WHAT IS BEING ASKED:
Scan the records for the string "bending"; copy each line where it occurs.

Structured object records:

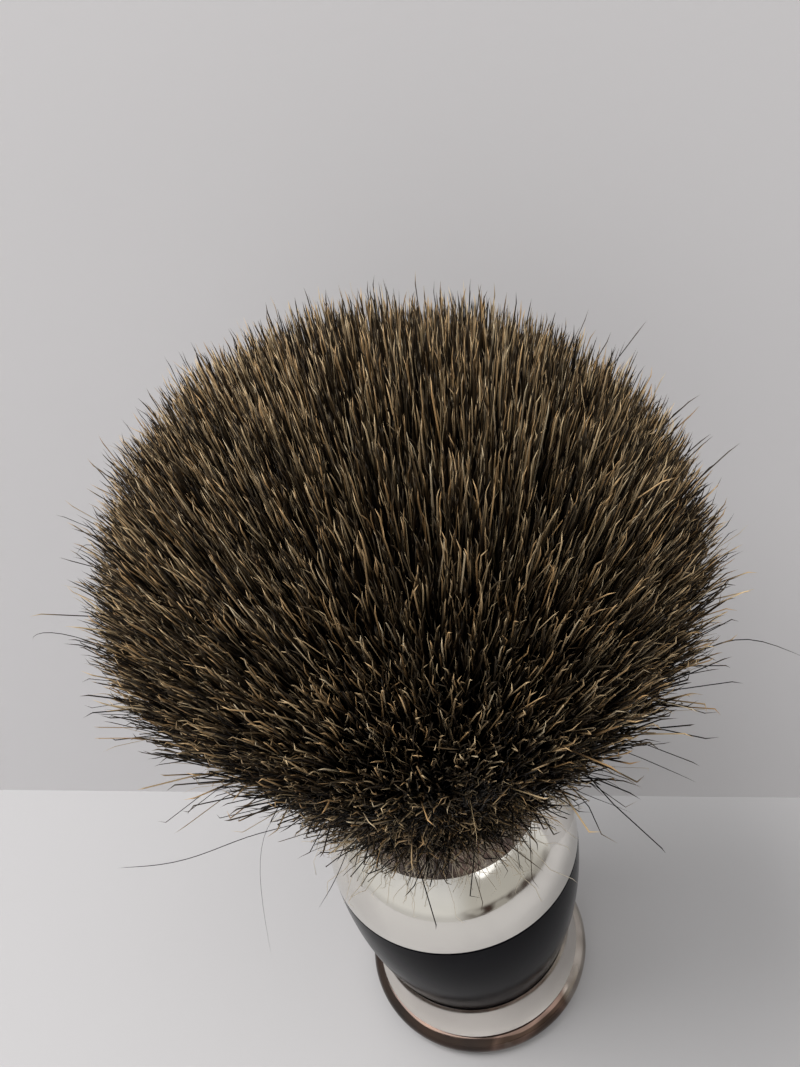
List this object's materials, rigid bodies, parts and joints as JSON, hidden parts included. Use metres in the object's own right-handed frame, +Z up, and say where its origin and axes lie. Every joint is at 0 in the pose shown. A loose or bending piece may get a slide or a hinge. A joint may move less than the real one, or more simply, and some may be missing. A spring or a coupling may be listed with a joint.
{
  "type": "shaving brush",
  "caption": "Shaving brush: splayed badger knot in a metal collar on a turned handle with bright metal cap and foot, resin grip and a knot that bends and springs back.",
  "frame": {"origin": "on the axis of the brush, at the level of the surface it stands on", "axes": "+Z up along the axis, from the foot to the tips of the hair; the brush is round, and +X is the way the hair bends for a positive joint value"},
  "size_m": [0.067, 0.067, 0.1045],
  "materials": {
    "pad_foam": "matt closed-cell pad",
    "chrome_foot": "polished plate",
    "chrome_flare": "polished plate",
    "chrome_cap": "polished plate",
    "chrome_collar": "polished plate",
    "zinc_steel": "bright zinc",
    "raw_steel": "turned, oiled",
    "gasket_rubber": "matt",
    "black_resin": "buffed to a gloss",
    "turned_brass": "turned",
    "moulded_core": "moulded",
    "epoxy_glue": "cured",
    "waxed_thread": "waxed",
    "badger_roots": "dark hair",
    "badger_hair": "dry coarse hair with tan tips"
  },
  "bodies": {
    "handle": {"foot_pad": "pad_foam", "foot_ring": "chrome_foot", "base_plate": "zinc_steel", "lower_shell": "chrome_flare", "base_weight": "raw_steel", "lower_gasket": "gasket_rubber", "grip_body": "black_resin", "spacer_tube": "turned_brass", "tie_screw": "zinc_steel", "lock_washer": "zinc_steel", "threaded_insert": "turned_brass", "upper_gasket": "gasket_rubber", "upper_shell": "chrome_cap", "cap_core": "moulded_core", "collar_gasket": "gasket_rubber", "ferrule_collar": "chrome_collar", "knot_cup": "moulded_core", "glue_plug": "epoxy_glue", "binding_thread": "waxed_thread", "hair_roots": "badger_roots"},
    "hair": {"hair_tuft": "badger_hair"}
  },
  "joints": [
    {"name": "hair_bend", "type": "hinge", "parent": "handle", "child": "hair", "pos_m": [0, 0, 0.0443], "axis": [0, 1, 0], "range_deg": [-20, 20], "stiffness_Nm_per_rad": 0.15}
  ]
}
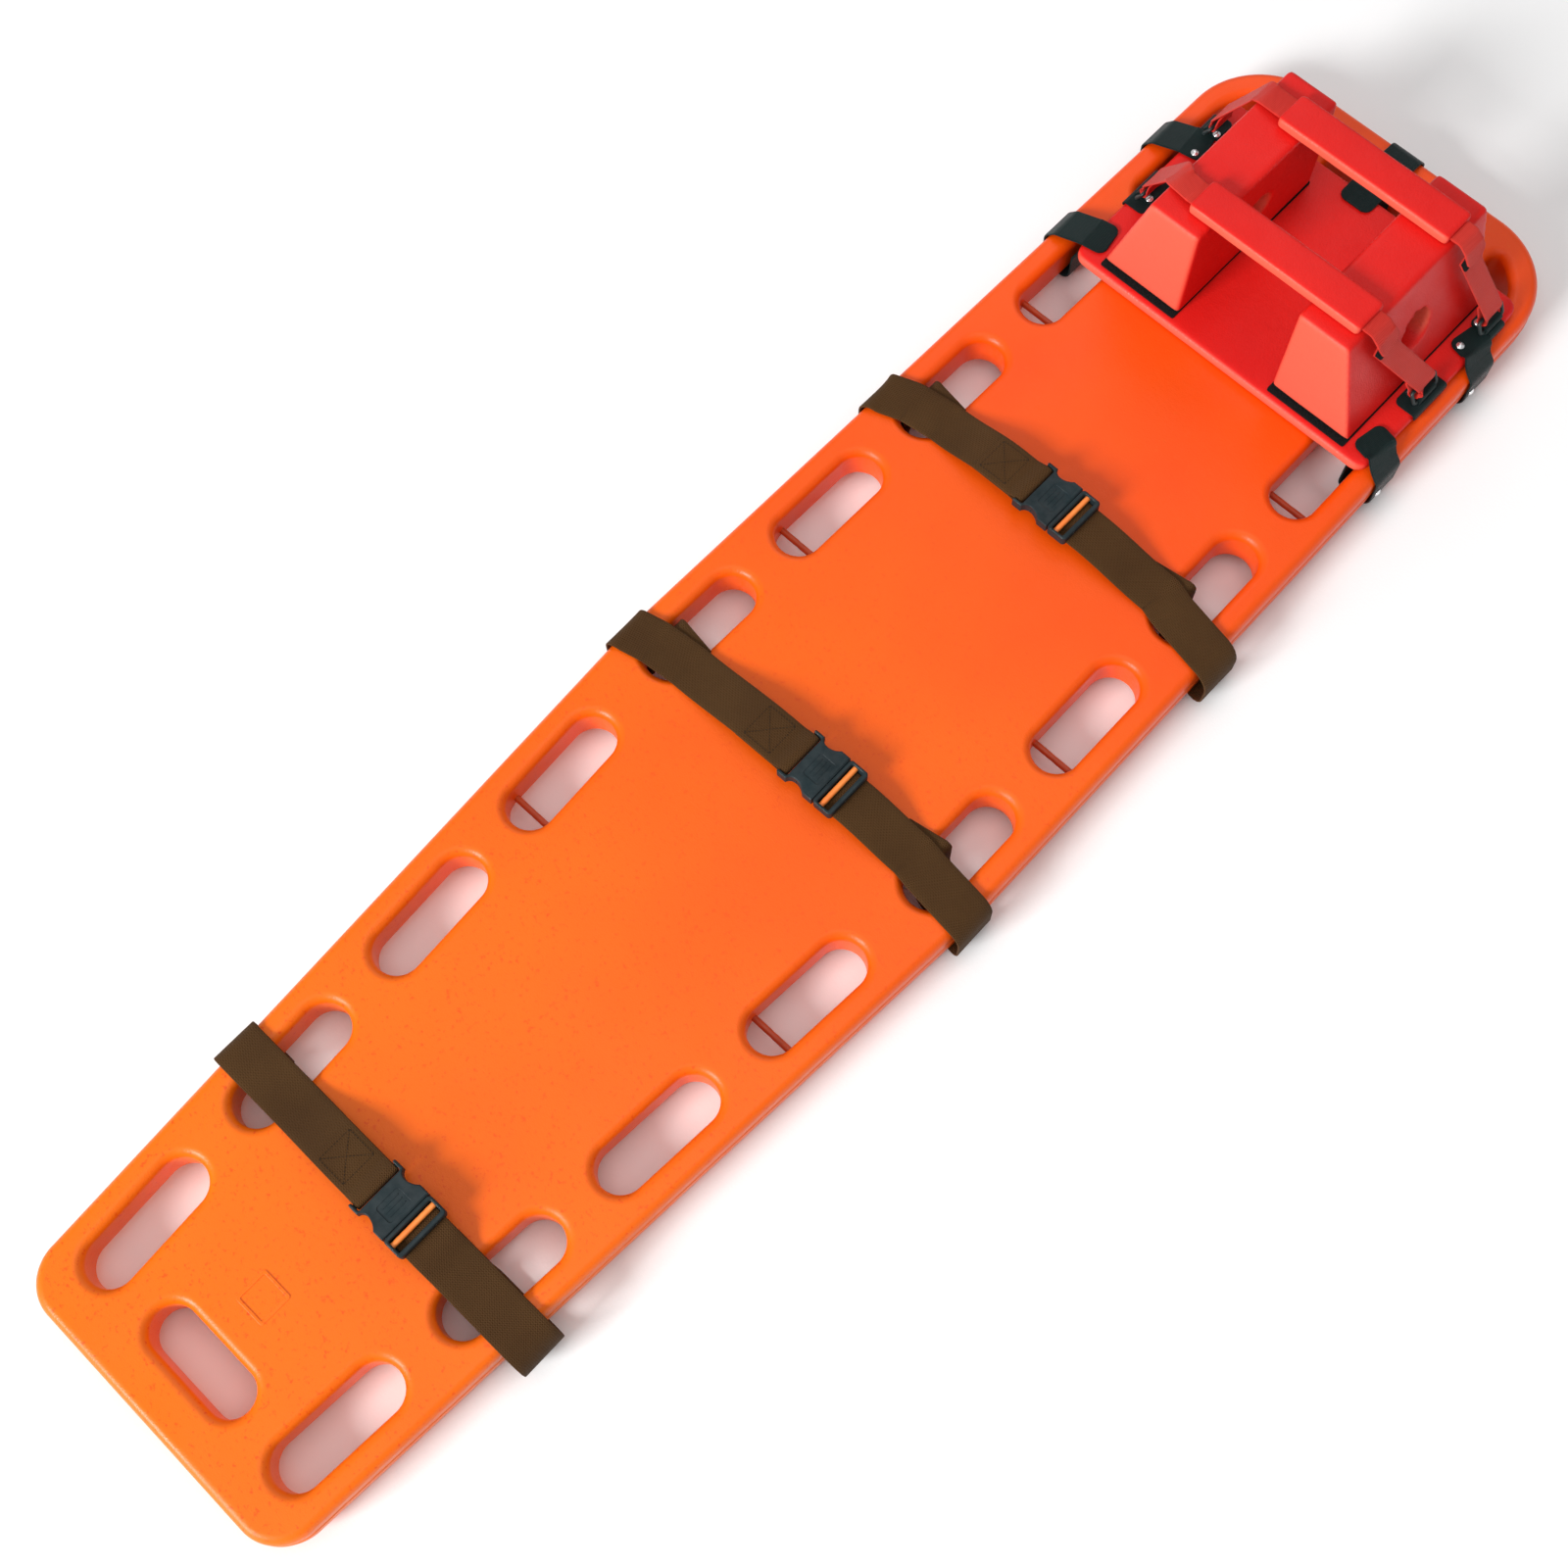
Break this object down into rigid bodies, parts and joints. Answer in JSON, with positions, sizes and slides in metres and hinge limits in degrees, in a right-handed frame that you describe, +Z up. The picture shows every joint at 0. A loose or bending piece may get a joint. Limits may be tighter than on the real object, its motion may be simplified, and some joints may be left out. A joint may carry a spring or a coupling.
{
  "type": "spine board",
  "caption": "Long plastic rescue board with rail handholds, buckled webbing belts and a foam head immobilizer strapped to its head end.",
  "frame": {"origin": "middle of the object's footprint on the surface that it lies on", "axes": "+Z up from the runners to the lying surface, +Y from the foot end to the head end, +X to the right for someone at the foot end who looks to the head end"},
  "size_m": [0.4758, 1.8346, 0.2212],
  "materials": {
    "shell": "rotomoulded polyethylene, satin, very fine texture",
    "pin": "smooth moulded",
    "webbing": "woven polypropylene",
    "buckle": "moulded acetal, satin gloss",
    "lock_bar": "moulded, satin",
    "vinyl": "vinyl-coated closed-cell foam",
    "red_strap": "coated woven tape",
    "black_webbing": "woven tape and hook material",
    "ring": "moulded nylon"
  },
  "bodies": {
    "board": {"board_shell": "shell", "strap_pin_4_left": "pin", "strap_pin_4_right": "pin", "strap_pin_6_left": "pin", "strap_pin_6_right": "pin", "strap_pin_8_left": "pin", "strap_pin_8_right": "pin", "base_pad": "vinyl", "board_strap_front_left": "black_webbing", "board_strap_front_right": "black_webbing", "board_strap_rear_left": "black_webbing", "board_strap_rear_right": "black_webbing", "board_strap_head_end": "black_webbing", "hook_strip_left": "black_webbing", "hook_strip_right": "black_webbing", "chin_ring_left": "ring", "chin_ring_right": "ring", "forehead_ring_left": "ring", "forehead_ring_right": "ring", "chin_ring_tab_left": "black_webbing", "chin_ring_tab_right": "black_webbing", "forehead_ring_tab_left": "black_webbing", "forehead_ring_tab_right": "black_webbing", "chin_tail_right": "red_strap", "forehead_tail_right": "red_strap"},
    "belt_1": {"belt_1_webbing_left": "webbing", "belt_1_buckle_female": "buckle"},
    "belt_1_free_half": {"belt_1_webbing_right": "webbing", "belt_1_buckle_male": "buckle", "belt_1_lock_bar": "lock_bar"},
    "belt_1_arm_head_side": {"belt_1_latch_arm_head_side": "buckle"},
    "belt_1_arm_foot_side": {"belt_1_latch_arm_foot_side": "buckle"},
    "belt_2": {"belt_2_webbing_left": "webbing", "belt_2_buckle_female": "buckle"},
    "belt_2_free_half": {"belt_2_webbing_right": "webbing", "belt_2_buckle_male": "buckle", "belt_2_lock_bar": "lock_bar"},
    "belt_2_arm_head_side": {"belt_2_latch_arm_head_side": "buckle"},
    "belt_2_arm_foot_side": {"belt_2_latch_arm_foot_side": "buckle"},
    "belt_3": {"belt_3_webbing_left": "webbing", "belt_3_buckle_female": "buckle"},
    "belt_3_free_half": {"belt_3_webbing_right": "webbing", "belt_3_buckle_male": "buckle", "belt_3_lock_bar": "lock_bar"},
    "belt_3_arm_head_side": {"belt_3_latch_arm_head_side": "buckle"},
    "belt_3_arm_foot_side": {"belt_3_latch_arm_foot_side": "buckle"},
    "block_left": {"head_block_left": "vinyl"},
    "block_right": {"head_block_right": "vinyl"},
    "chin_strap": {"chin_pad": "vinyl", "chin_strap_left": "red_strap", "chin_strap_right": "red_strap"},
    "forehead_strap": {"forehead_pad": "vinyl", "forehead_strap_left": "red_strap", "forehead_strap_right": "red_strap"}
  },
  "joints": [
    {"name": "belt_1_slide", "type": "slide", "parent": "board", "child": "belt_1", "axis": [0, 1, 0], "range_m": [-0.015, 0.03]},
    {"name": "belt_1_release", "type": "slide", "parent": "belt_1", "child": "belt_1_free_half", "axis": [1, 0, 0], "range_m": [0, 0.026]},
    {"name": "belt_1_arm_head_side_press", "type": "hinge", "parent": "belt_1_free_half", "child": "belt_1_arm_head_side", "pos_m": [0.0397, -0.61687, 0.078], "axis": [0, 0, 1], "range_deg": [0, 8], "stiffness_Nm_per_rad": 0.02},
    {"name": "belt_1_arm_foot_side_press", "type": "hinge", "parent": "belt_1_free_half", "child": "belt_1_arm_foot_side", "pos_m": [0.0397, -0.64987, 0.078], "axis": [0, 0, -1], "range_deg": [0, 8], "stiffness_Nm_per_rad": 0.02},
    {"name": "belt_2_slide", "type": "slide", "parent": "board", "child": "belt_2", "axis": [0, 1, 0], "range_m": [0, 0.03]},
    {"name": "belt_2_release", "type": "slide", "parent": "belt_2", "child": "belt_2_free_half", "axis": [0.9998, 0.0175, 0], "range_m": [0, 0.026]},
    {"name": "belt_2_arm_head_side_press", "type": "hinge", "parent": "belt_2_free_half", "child": "belt_2_arm_head_side", "pos_m": [0.03341, -0.04792, 0.078], "axis": [0, 0, 1], "range_deg": [0, 8], "stiffness_Nm_per_rad": 0.02},
    {"name": "belt_2_arm_foot_side_press", "type": "hinge", "parent": "belt_2_free_half", "child": "belt_2_arm_foot_side", "pos_m": [0.03398, -0.08091, 0.078], "axis": [0, 0, -1], "range_deg": [0, 8], "stiffness_Nm_per_rad": 0.02},
    {"name": "belt_3_slide", "type": "slide", "parent": "board", "child": "belt_3", "axis": [0, 1, 0], "range_m": [0, 0.03]},
    {"name": "belt_3_release", "type": "slide", "parent": "belt_3", "child": "belt_3_free_half", "axis": [1, 0, 0], "range_m": [0, 0.026]},
    {"name": "belt_3_arm_head_side_press", "type": "hinge", "parent": "belt_3_free_half", "child": "belt_3_arm_head_side", "pos_m": [0.0067, 0.32927, 0.078], "axis": [0, 0, 1], "range_deg": [0, 8], "stiffness_Nm_per_rad": 0.02},
    {"name": "belt_3_arm_foot_side_press", "type": "hinge", "parent": "belt_3_free_half", "child": "belt_3_arm_foot_side", "pos_m": [0.0067, 0.29627, 0.078], "axis": [0, 0, -1], "range_deg": [0, 8], "stiffness_Nm_per_rad": 0.02},
    {"name": "block_left_slide", "type": "slide", "parent": "board", "child": "block_left", "axis": [1, 0, 0], "range_m": [0, 0.03]},
    {"name": "block_right_slide", "type": "slide", "parent": "board", "child": "block_right", "axis": [-1, 0, 0], "range_m": [0, 0.03]},
    {"name": "chin_strap_lift", "type": "hinge", "parent": "board", "child": "chin_strap", "pos_m": [-0.17276, 0.6687, 0.09334], "axis": [0, -1, 0], "range_deg": [0, 110]},
    {"name": "forehead_strap_lift", "type": "hinge", "parent": "board", "child": "forehead_strap", "pos_m": [-0.17276, 0.7827, 0.09334], "axis": [0, -1, 0], "range_deg": [0, 110]}
  ]
}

REPLY TO THE TASK:
List this object's materials, rigid bodies, parts and joints as JSON, hidden parts included. Use metres in the object's own right-handed frame, +Z up, and say where its origin and axes lie. Every joint is at 0 in the pose shown. A loose or bending piece may get a slide or a hinge. A joint may move less than the real one, or more simply, and some may be missing. A spring or a coupling may be listed with a joint.
Break this object down into rigid bodies, parts and joints. Answer in JSON, with positions, sizes and slides in metres and hinge limits in degrees, in a right-handed frame that you describe, +Z up. The picture shows every joint at 0. A loose or bending piece may get a joint. Limits may be tighter than on the real object, its motion may be simplified, and some joints may be left out. A joint may carry a spring or a coupling.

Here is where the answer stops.